Your approach is interesting and would be useful when noise reduction in ACR/LR is not sufficient. The parametric editing in LR is attractive because the 36 MP D800 file expands to 200 MP in a 16 bit TIFF. How do you determine the PSF for deconvolution?
Regards,
Bill
In the screen shot above the deconvolution controls are the top right and bottom left boxes. The top right has 3 types, Van Cittert, One step Gradient (VC with a mild smoothing in between each cycle) and Richardson-Lucy. The bottom left is all Adaptive R-L. Adaptive R-L like Adaptive USM engage only areas that meet defined parameters. These are superior to the standard versions in other software.
The PSF for all methods is defined by size (3x3, 5x5, 7x7,9x9) and type Gaussian (most common) Binomial, Box and Custom. The custom controls are lower right. You can enter values or select from the image with the mouse. If you select you can scale the values.
An example of the use of custom would be to reverse lens defects. If you take a picture of the night sky you have point sources with atmosphere effects and lens effects. You would probably deconvolve with Gaussian.
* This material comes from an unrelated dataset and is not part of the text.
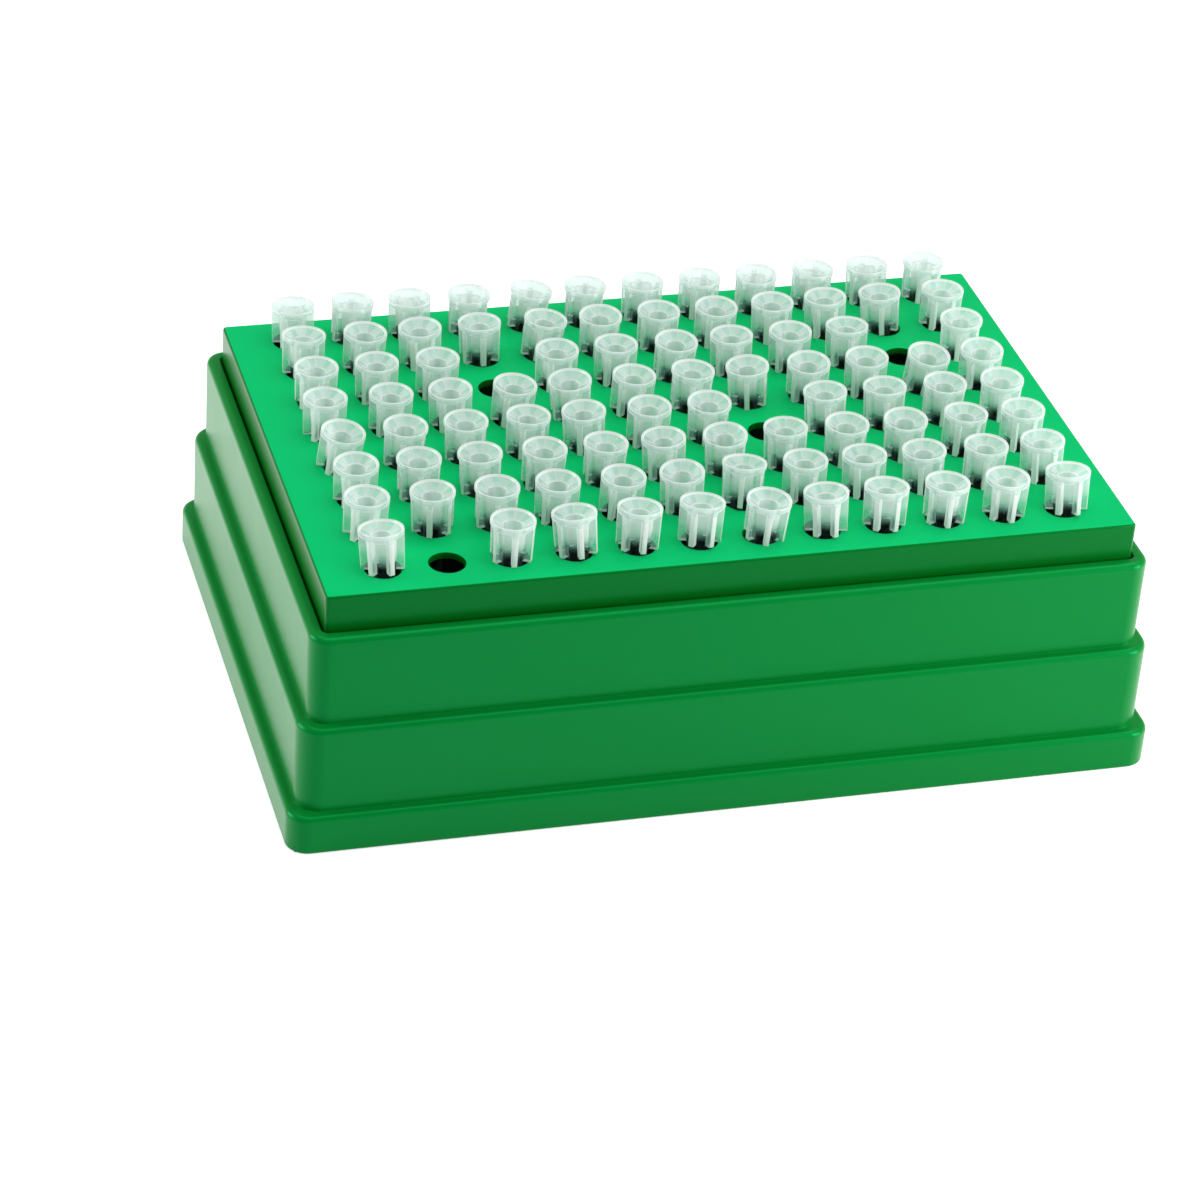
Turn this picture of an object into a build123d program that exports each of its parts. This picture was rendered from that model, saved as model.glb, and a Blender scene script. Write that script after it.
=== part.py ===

If you take a picture of an artificial star or points without miles of atmosphere to contend with the errors are from your lens only. If you right click on the deformed point the custom box fills with the values of that selection. Center it. Deconvolve the image. You should get back to a point without diffraction rings. Save that "custom" for use with that lens. If you want your rings you can enter them from calculation around the central value and save that.
If you have a lens with shitty smearing in the corners you could use this process then apply it to the corners with the rest of the image masked out.
Drooling yet?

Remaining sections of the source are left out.